Rather than being value creation, these machines function more like rent.
Marx is unable to tell the difference between charging rent for something that
you supply and charging rent for something that would otherwise have been available anyway.
That's Strike Three, and Marx is Out.
In the same way you might rent a house or a car, you rent the use of a washer/dryer for an hour.
That's pretty much true. But providing customers with the use of a house or car is certainly creating value.
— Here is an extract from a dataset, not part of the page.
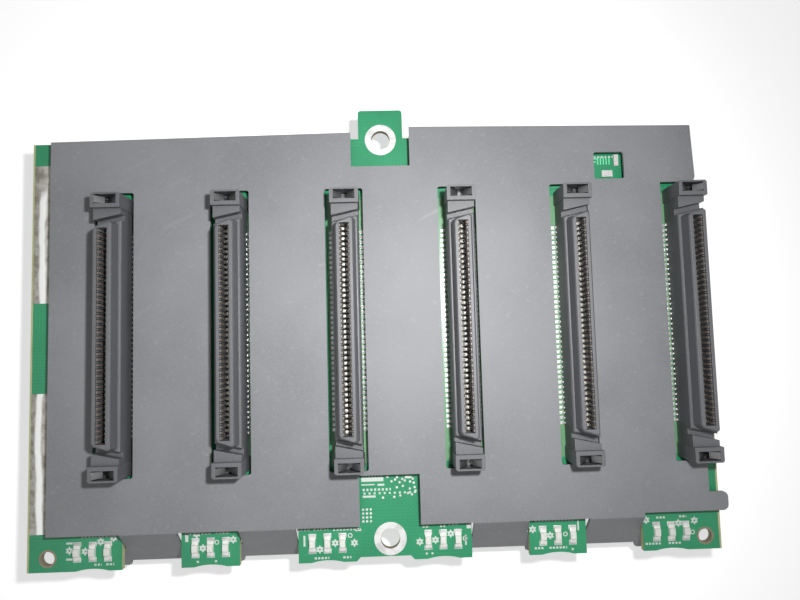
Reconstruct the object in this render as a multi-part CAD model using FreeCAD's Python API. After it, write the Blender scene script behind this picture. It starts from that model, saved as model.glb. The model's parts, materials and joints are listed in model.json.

Rent doesn’t involve value creation at all.
Rent of
LAND doesn't, because the land was already there anyway. Renting out houses, cars, and washing machines
does, because those things were
NOT already there anyway. Marxists just refuse to know such facts.
Strike Four.
It just involves extracting money from consumers in exchange for the use of something.
Something that would not otherwise have been available for use, or that would?
Blank out.
There are many ways in which profit can be made without creating value.
But providing people with the opportunity to use something that would not otherwise have been available is not one of them.
Strike Five -- but who's counting?
But these are not methods that increase aggregate value in society.

This is a person who has never tried doing laundry by hand...
This is the fundamental distinction to be made between surplus-value through production (which we will get to in a moment) and the transfer of value in exchange which happens any time something is rented
See above for the comprehensive and conclusive demolition of that purported distinction.
or when a labor-less product is sold.
There are no labor-less products.
These forms of making money are parasitic upon the dominant mode of production in society, capitalist production, which produces value.
Gibberish.
Without capitalist value production there could be no automated factories, laundromats or landlords siphoning off value.
See? Marxist know-nothings have to
refuse to know the fact that the laundromat and factory would not otherwise have been available for use, while the land would.
Your infantile, anti-economic, and dishonest Marxist source has been destroyed utterly, whether you can find a willingness to know that fact or not.